The main opposition presidential candidate, Małgorzata Kidawa-Błońska, has called on the government to “stop migrants” and “secure its borders” in response to Turkey’s decision to allow refugees to make their way towards the European Union.

Speaking to the media on Tuesday, Kidawa-Błońska, from the centrist Civic Platform (PO) party, said that Poland “should secure its borders and watch that no one unauthorised comes to the country”. Her remarks echoed the kind of language more usually associated with the ruling conservative Law and Justice (PiS) party.

Kidawa-Błońska suggested that Poland is currently at risk. “From what I know, our borders are not well secured, because what is happening right now is very, very dangerous. These people are desperate and will seek out all ways of getting to Europe.”

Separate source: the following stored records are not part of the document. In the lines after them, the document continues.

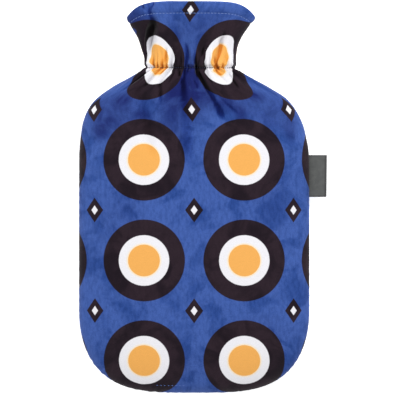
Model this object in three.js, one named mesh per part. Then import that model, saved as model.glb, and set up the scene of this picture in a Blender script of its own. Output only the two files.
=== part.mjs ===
// Hot water bottle cover, lying on its back: a soft pouch of two velour panels sewn together along
// the sides and the bottom, drawn in at the neck by a hidden elastic, and open at a flared collar
// with a hemmed rim. A blank woven label is folded in two and caught in the right-hand side seam.
// The pouch keeps the shape that a bottle gives it, and it is hollow.
//
// Millimetres. +X is to the right seen from above, +Y towards the collar, +Z up from the surface.
// The origin is on the flat underside, halfway along the cover.
import * as THREE from "three";

// ---- Driving sizes ----
const LENGTH = 351; // bottom seam to the top of the collar
const HALF_WIDTH = 103.7; // body, centre line to side seam
const CORNER_LENGTH = 75; // height of the rounded bottom end
const CORNER_POWER = { across: 3.6, down: 2.2 }; // squareness of the bottom corners
const CLOTH = 2.4; // one layer of velour with its pile
const HEM_CLOTH = 4.2; // the turned hem, two layers pressed together
const HEM_DEPTH = 11; // rim to the hem's stitching
const HEM_STEP = 2; // height over which the cloth thickens into the hem
const SEAM_GAP = 0.3; // between the two panels' sewn edges
const ELASTIC_Y = 116.5; // height of the gathering elastic
const COLLAR_Y = 120; // above this the rows of cloth begin to droop towards the seams
const RIM_DROOP = 12.5; // how much lower the rim lies at the side seams than in the middle
const RIM_DROOP_POWER = 6; // how late towards the seams the rim turns down
const UNDERSIDE_POWER = 1.5; // how much more abruptly the underside turns up to the seam
const INNER_FOLD_SHARE = 0.6; // how much of a gather shows on the inside of the cloth
const GATHER_FADE = 0.08; // share of the half-width beside a seam where the gathers die away

const BOTTOM_Y = -LENGTH / 2;
const RIM_Y = LENGTH / 2;
const CORNER_Y = BOTTOM_Y + CORNER_LENGTH;
const HEM_Y = RIM_Y - HEM_DEPTH;
// The middle of a bottom corner, as shares of the half-width and of the corner's height.
const CORNER_MIDDLE = {
  across: Math.pow(0.5, 1 / CORNER_POWER.across),
  down: Math.pow(0.5, 1 / CORNER_POWER.down),
};

// ---- Side seams above the rounded bottom: distance of each from the centre line ----
const OUTLINE = [
  { y: CORNER_Y, left: HALF_WIDTH, right: HALF_WIDTH },
  { y: -40, left: HALF_WIDTH, right: HALF_WIDTH },
  { y: 36, left: 103.6, right: 103.4 },
  { y: 60, left: 101.6, right: 99.6 },
  { y: 75, left: 97.8, right: 93.8 },
  { y: 88, left: 89.3, right: 84.4 },
  { y: 99, left: 75.0, right: 68.0 },
  { y: 108, left: 58.8, right: 51.5 },
  { y: 114, left: 48.4, right: 41.2 },
  { y: ELASTIC_Y, left: 45.0, right: 38.4 },
  { y: 124, left: 45.0, right: 37.9 },
  { y: 134, left: 47.6, right: 38.8 },
  { y: 144, left: 51.0, right: 42.6 },
  { y: 154, left: 56.8, right: 49.2 },
  { y: 163, left: 60.6, right: 55.0 },
];

// ---- Form along the length: seam height, rise of the front above it, drop of the back below it,
// and how square the front's cross-section is ----
const FORM = [
  { y: BOTTOM_Y, seam: 17.0, front: 20.6, back: 19.2, square: CORNER_POWER.across },
  { y: 56, seam: 17.0, front: 20.6, back: 19.2, square: CORNER_POWER.across },
  { y: 92, seam: 17.2, front: 19.2, back: 18.2, square: 2.8 },
  { y: ELASTIC_Y, seam: 18.0, front: 14.0, back: 14.4, square: 2.3 },
  { y: 140, seam: 19.2, front: 17.0, back: 17.0, square: 2.2 },
  { y: RIM_Y, seam: 20.6, front: 21.0, back: 20.8, square: 2.1 },
];

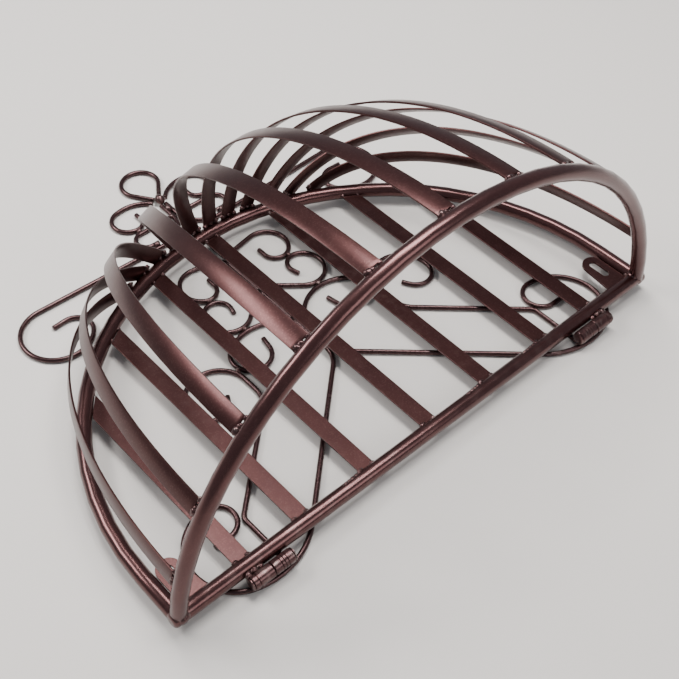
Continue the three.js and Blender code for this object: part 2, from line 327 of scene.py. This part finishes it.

The presidential candidate called for Italy and Greece to be supported in their efforts to stop migrants, calling on the Polish government to sit down with other EU countries to make this happen because “Turkey and Putin (…) have stopped working to protect [Europe] from the inflow of migrants”.

 

Kidawa-Błońska’s statement appears at odds with comments she made just two days earlier. During a meeting with voters, she warned against dwelling on “non-existent problems” related to migration. “They spooked us with immigrants, who were meant to come here, [but] has anyone seen them? They are not here. Let us not create problems, which are not really there,” reported state broadcaster TVP Info.

Previously, in 2017, she had said that “the 7,000 refugees [assigned to be relocated to Poland by the EU], mainly women and children, will not be a danger to a country as large and stable as Poland. Denying them help is shameful.”

The migration crisis has often prompted contradictory responses from PO. When in government, it approved the EU’s 2015 refugee-relocation scheme. However, once in opposition, PO’s then leader Grzegorz Schetyna announced in 2017 that his party was opposed to accepting migrants. Yet those words were in turn quickly contradicted by his deputy leader, Tomasz Siemoniak.

Despite anti-immigrant rhetoric from PiS , Poland has in fact experienced an unprecedentedly large wave of migration under the party’s rule. In 2018, for the second year running, Poland issued more first residence permits to immigrants from outside the European Union than did any other member state.

In further comments on Tuesday, Kidawa-Błońska, one of five candidates hoping to unseat the incumbent Andrzej Duda in May’s presidential elections, repeated her support for the introduction of same-sex civil partnerships. She also indicated that she would refuse to sign any legislation that tightened Poland’s abortion law, which is already one of the EU’s strictest reported Onet.